Your instructions:
Search the material for the string "joints", then return every line where it is found.

Data to process:
..........

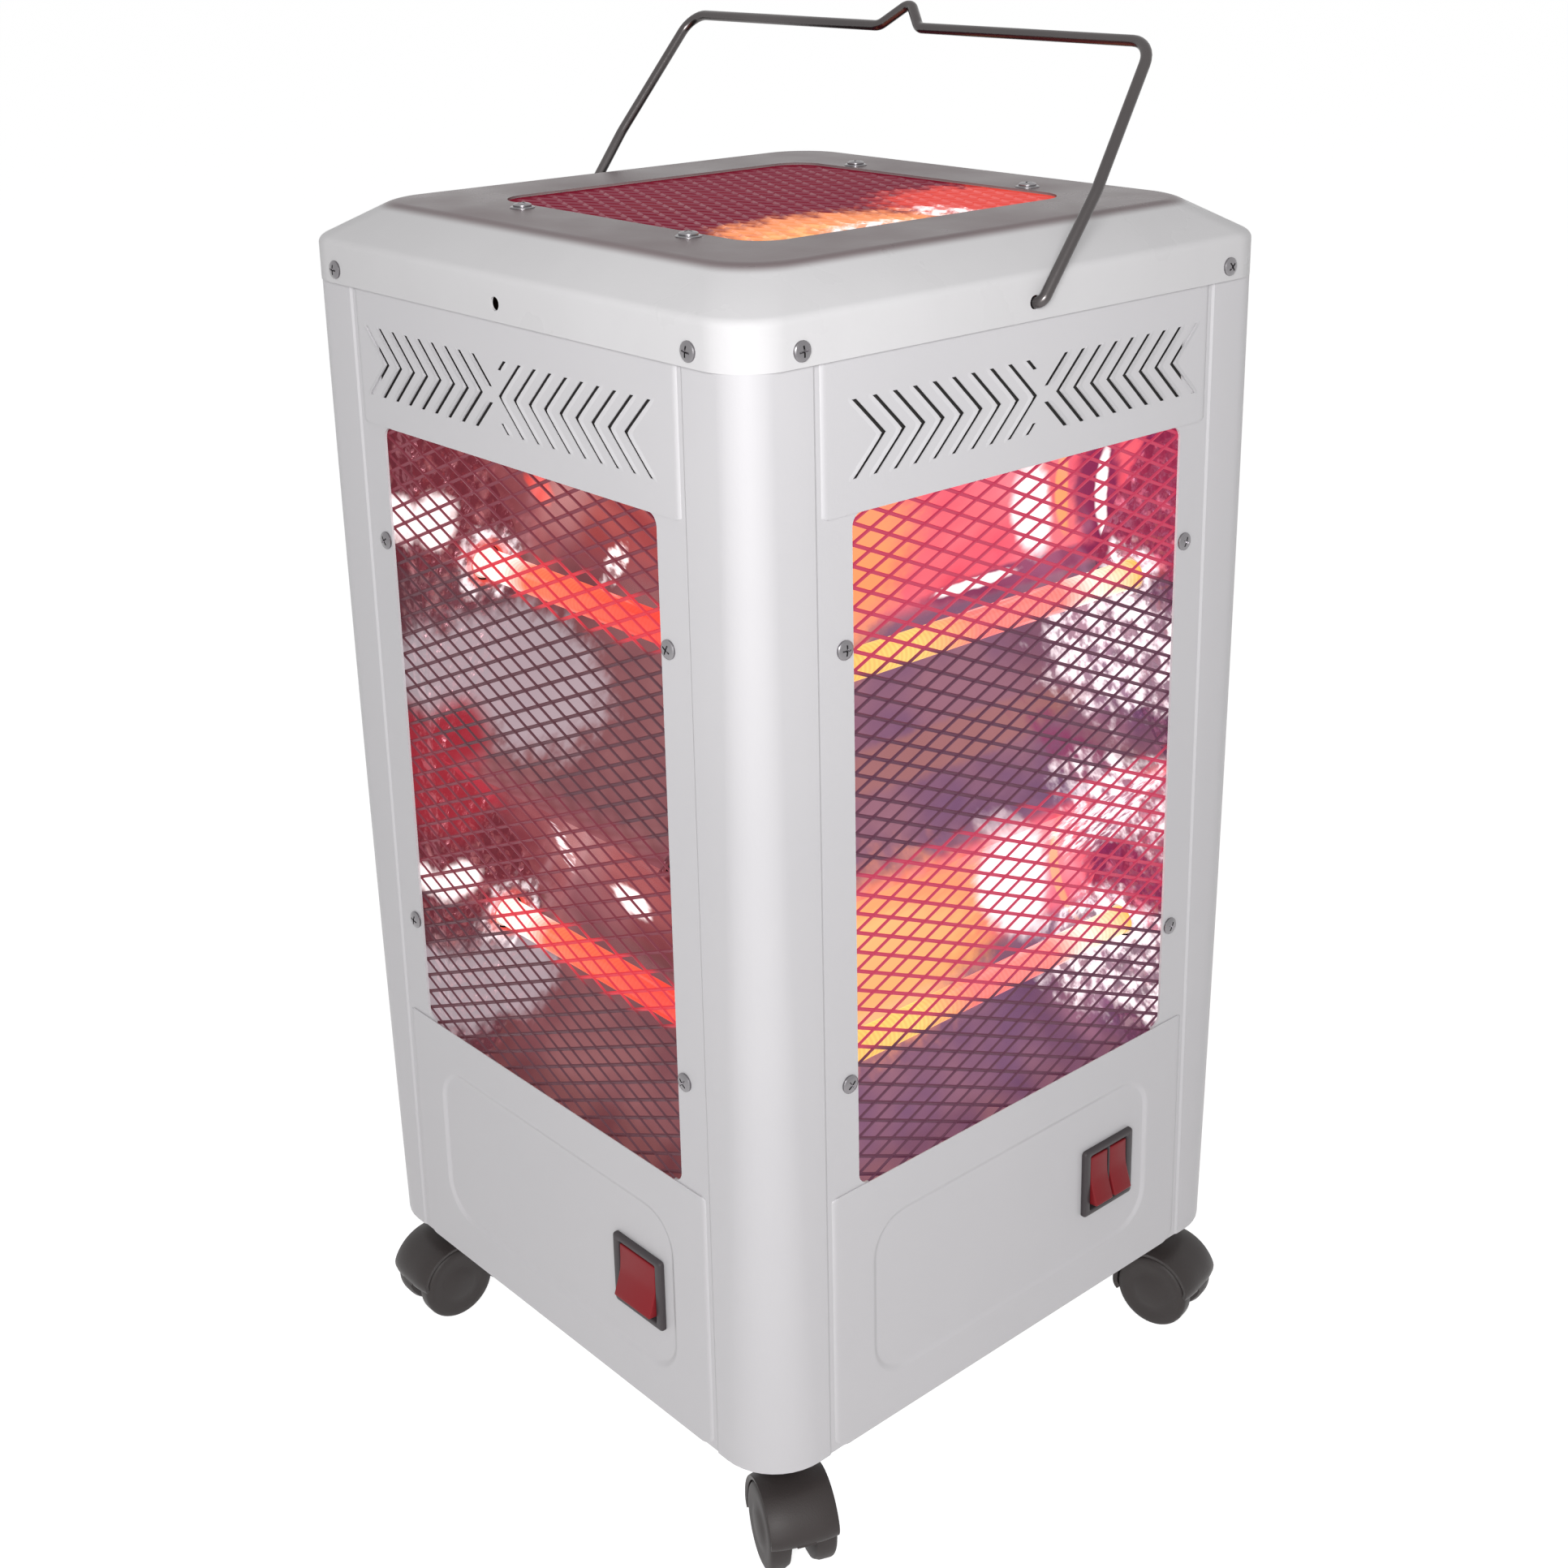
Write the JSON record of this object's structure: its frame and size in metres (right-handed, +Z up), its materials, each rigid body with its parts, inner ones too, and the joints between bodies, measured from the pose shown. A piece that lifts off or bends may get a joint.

..........

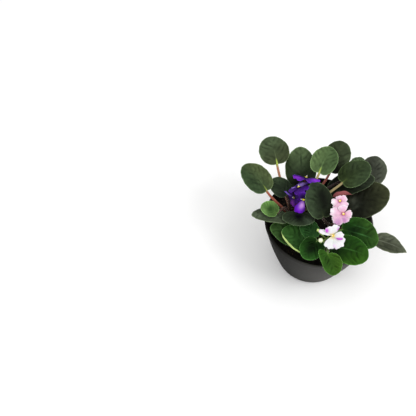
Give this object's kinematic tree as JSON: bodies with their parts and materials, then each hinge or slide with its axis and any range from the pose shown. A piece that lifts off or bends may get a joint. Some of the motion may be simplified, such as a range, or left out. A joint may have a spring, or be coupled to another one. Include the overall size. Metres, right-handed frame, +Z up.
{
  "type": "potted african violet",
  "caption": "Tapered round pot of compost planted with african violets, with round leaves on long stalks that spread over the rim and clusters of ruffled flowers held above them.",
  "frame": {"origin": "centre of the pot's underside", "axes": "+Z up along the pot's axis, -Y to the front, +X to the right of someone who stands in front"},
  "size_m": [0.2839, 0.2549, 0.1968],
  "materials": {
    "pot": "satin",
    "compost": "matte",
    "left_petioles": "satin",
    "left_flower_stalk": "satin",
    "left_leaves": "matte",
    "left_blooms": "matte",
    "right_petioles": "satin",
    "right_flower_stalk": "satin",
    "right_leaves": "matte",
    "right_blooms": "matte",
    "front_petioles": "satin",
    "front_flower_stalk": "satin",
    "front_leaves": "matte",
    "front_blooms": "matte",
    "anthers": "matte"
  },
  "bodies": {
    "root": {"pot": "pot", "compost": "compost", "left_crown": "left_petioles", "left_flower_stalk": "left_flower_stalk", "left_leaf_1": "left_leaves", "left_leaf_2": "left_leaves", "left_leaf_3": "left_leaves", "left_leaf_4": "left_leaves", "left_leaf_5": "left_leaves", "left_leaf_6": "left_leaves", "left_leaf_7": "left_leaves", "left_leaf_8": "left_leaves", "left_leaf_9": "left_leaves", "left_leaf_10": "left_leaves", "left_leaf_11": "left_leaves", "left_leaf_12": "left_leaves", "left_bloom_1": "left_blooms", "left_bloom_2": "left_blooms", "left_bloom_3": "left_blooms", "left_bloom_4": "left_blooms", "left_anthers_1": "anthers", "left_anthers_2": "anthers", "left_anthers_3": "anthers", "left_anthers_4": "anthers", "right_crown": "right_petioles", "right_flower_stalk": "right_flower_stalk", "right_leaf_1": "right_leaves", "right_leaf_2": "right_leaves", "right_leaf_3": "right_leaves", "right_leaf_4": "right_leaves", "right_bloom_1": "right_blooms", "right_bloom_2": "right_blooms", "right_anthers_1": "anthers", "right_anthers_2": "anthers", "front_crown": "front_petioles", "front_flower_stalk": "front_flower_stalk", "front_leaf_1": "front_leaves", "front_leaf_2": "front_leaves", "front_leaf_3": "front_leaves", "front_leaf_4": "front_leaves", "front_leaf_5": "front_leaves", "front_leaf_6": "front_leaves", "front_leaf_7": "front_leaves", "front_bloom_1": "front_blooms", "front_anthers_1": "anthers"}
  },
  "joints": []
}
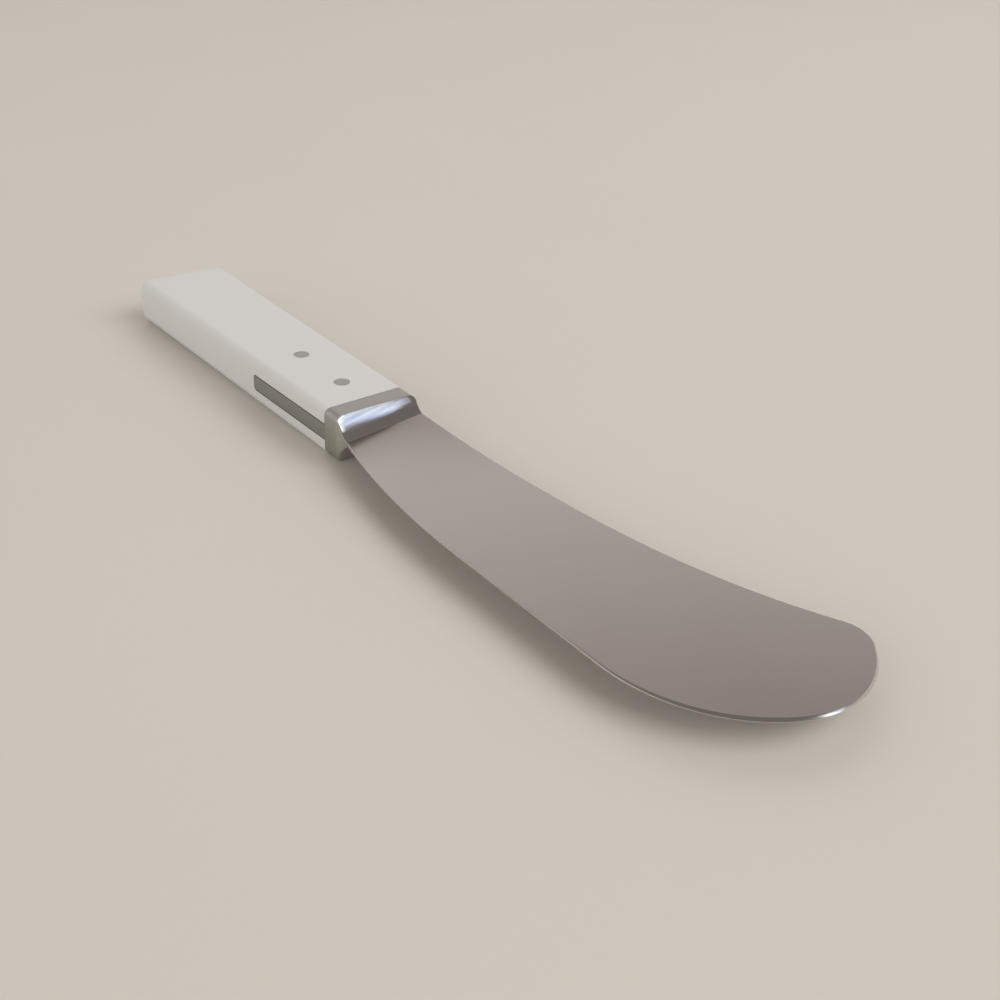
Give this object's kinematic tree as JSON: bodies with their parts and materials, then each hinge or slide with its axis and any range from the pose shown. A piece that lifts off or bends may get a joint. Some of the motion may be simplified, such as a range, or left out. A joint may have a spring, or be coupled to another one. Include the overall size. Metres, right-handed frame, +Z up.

..........

The completed task:
Write the JSON record of this object's structure: its frame and size in metres (right-handed, +Z up), its materials, each rigid body with its parts, inner ones too, and the joints between bodies, measured from the pose shown. A piece that lifts off or bends may get a joint.
  "joints": []